What needs to be done:
Would you quote the material below from its first line through the line containing "points = [vertex.co", exactly and with both ends included?

Data section:
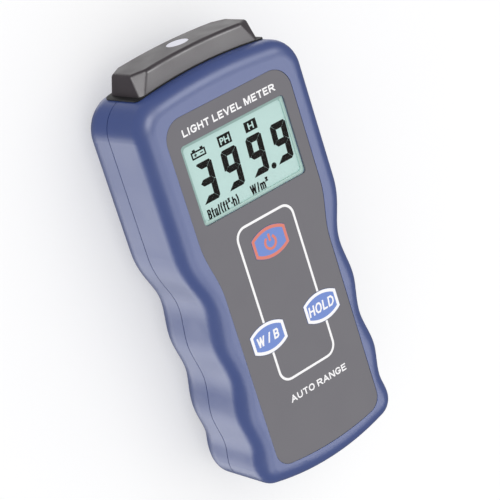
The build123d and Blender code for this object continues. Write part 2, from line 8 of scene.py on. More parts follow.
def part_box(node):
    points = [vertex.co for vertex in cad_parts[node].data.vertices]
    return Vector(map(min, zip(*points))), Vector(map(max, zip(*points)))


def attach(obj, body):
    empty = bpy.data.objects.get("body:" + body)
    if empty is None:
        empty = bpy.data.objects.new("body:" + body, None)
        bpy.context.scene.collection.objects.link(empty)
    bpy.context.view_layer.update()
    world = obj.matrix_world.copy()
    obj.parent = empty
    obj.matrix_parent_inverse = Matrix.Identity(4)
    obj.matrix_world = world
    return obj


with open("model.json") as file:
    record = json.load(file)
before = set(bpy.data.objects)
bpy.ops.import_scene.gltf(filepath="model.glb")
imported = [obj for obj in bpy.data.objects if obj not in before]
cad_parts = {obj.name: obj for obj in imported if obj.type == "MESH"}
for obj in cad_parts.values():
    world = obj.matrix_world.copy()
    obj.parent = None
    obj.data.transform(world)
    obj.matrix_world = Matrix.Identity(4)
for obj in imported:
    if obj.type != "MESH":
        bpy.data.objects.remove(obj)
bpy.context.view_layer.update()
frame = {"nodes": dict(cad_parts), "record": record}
MM = 0.001

# Lengths are in millimetres of the row frame, unless a comment says otherwise:
# +Z out of the display, +Y towards the sensor head, +X to the right.
PRINT = 0.03                # how far printed ink stands off its surface


def top_of(node):
    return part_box(node)[1].z / MM


def bottom_of(node):
    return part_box(node)[0].z / MM


def middle_of(node):
    low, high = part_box(node)
    return (low + high) / 2 / MM


FILM_TOP = top_of("overlay_panel") + PRINT
LCD_TOP = top_of("lcd_polariser") + PRINT
KEY_PRINT = top_of("power_key") + PRINT / 5
LABEL_PRINT = bottom_of("rating_label") - PRINT


# Camera: where it stands, what it looks at, its roll and its focal length in millimetres

CAMERA = Vector((-320.16, 209.52, 522.88)) * MM
AIM = Vector((-3.741, 3.936, 28.184)) * MM
ROLL = math.radians(-17.666)
LENS = 156.352
SENSOR_WIDTH = 36
CLIP = (0.01, 50)           # metres


def make_camera():
    data = bpy.data.cameras.new("camera")
    data.sensor_width = SENSOR_WIDTH
    data.lens = LENS
    data.clip_start, data.clip_end = CLIP
    camera = bpy.data.objects.new("camera", data)
    bpy.context.scene.collection.objects.link(camera)
    back = (CAMERA - AIM).normalized()
    level = Vector((0, 1, 0)).cross(back).normalized()
    upright = back.cross(level)
    right = math.cos(ROLL) * level + math.sin(ROLL) * upright
    up = math.cos(ROLL) * upright - math.sin(ROLL) * level
    turn = Matrix((right, up, back)).transposed().to_4x4()
    camera.matrix_world = Matrix.Translation(CAMERA) @ turn
    bpy.context.scene.camera = camera


# Light: a pale world and wide soft lamps.
# A card only shows in glossy surfaces, and a fill only lights matt ones.

LAMPS = (                   # name, direction that it shines from, strength, width in degrees, kind
    ("left_fill", (-0.80, -0.10, 0.60), 0.35, 70, "fill"),
    ("top_fill", (0.10, 0.30, 0.95), 0.5, 70, "fill"),
    ("front_card", (0.508, -0.33, 0.795), 0.88, 40, "card"),
    ("side_card", (-0.49, -0.50, -0.715), 1.00, 44, "card"),
    ("head_card", (0.509, 0.33, -0.795), 0.57, 50, "card"),
    ("slope_card", (0.50, 0.20, 0.84), 1.7, 22, "card"),
    ("top_card", (0.506, 0.45, 0.74), 1.0, 34, "card"),
    ("corner_card", (-0.26, 0.44, 0.86), 1.4, 36, "card"),
    ("left_card", (-0.16, -0.38, 0.905), 0.62, 36, "card"),
    ("facet_card", (-0.75, 0.43, 0.50), 2.7, 50, "card"),
)
FLAGS = {                   # a card, a node, and whether the card misses that node or reaches nothing else
    "side_card": ("sensor_head", "EXCLUDE"),
    "facet_card": ("sensor_head", "INCLUDE"),
    "slope_card": ("sensor_head", "INCLUDE"),
    "top_card": ("front_shell", "INCLUDE"),
    "corner_card": ("front_shell", "INCLUDE"),
    "left_card": ("front_shell", "INCLUDE"),
}
WORLD_DIFFUSE, WORLD_GLOSSY, WORLD_SEEN = 0.80, 0.22, 0.97      # the strength for each kind of ray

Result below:
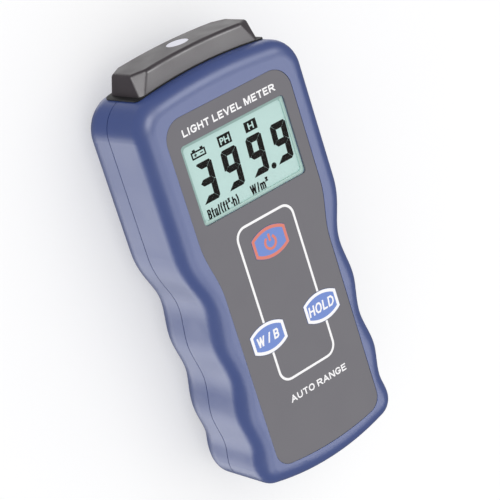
The build123d and Blender code for this object continues. Write part 2, from line 8 of scene.py on. More parts follow.
def part_box(node):
    points = [vertex.co for vertex in cad_parts[node].data.vertices]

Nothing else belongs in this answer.